“Have you any news?” asked Alice, anxiously.
“Here is a letter from Edmund.”
“Then he is safe, thank God!”
“Not exactly. The poor child was shot through the thigh. Mr. Whacker is unhurt.”
“And Captain Smith?”
Lucy’s lips quivered.
“Not killed?” cried Alice, clasping her hands.
“No, but dangerously wounded,—very. Here is Edmund’s letter to mother.”
Alice read it aloud. He gave an account of the battle, making light of his own wound (“The rascals popped me in the second joint”), but represented his captain’s as very serious. The captain had advised him to remain in Harrisonburg, but had himself gone to Taylor’s Springs, four miles distant. As for himself, he was in luck.

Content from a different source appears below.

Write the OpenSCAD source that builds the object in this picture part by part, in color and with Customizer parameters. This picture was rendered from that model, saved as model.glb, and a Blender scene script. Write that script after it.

“Who do you think is my nurse? Why, Miss Mary Rolfe! The battle caught her in Middletown, nursing a Confederate soldier; and when, in the afternoon, the enemy showed signs of an intention to attack, the captain sent me, with an ambulance-wagon, to Miss Mary. I was to tell her that in my opinion (that is what he told me to say) it would be safest for her to move her patient to the rear. And here she is now; and a gentler nurse no one ever had. He never mentioned her name to me; but she tells me that she knew him slightly, once. It is a pity he went off to Taylor’s, for she would have nursed him, too, I am sure.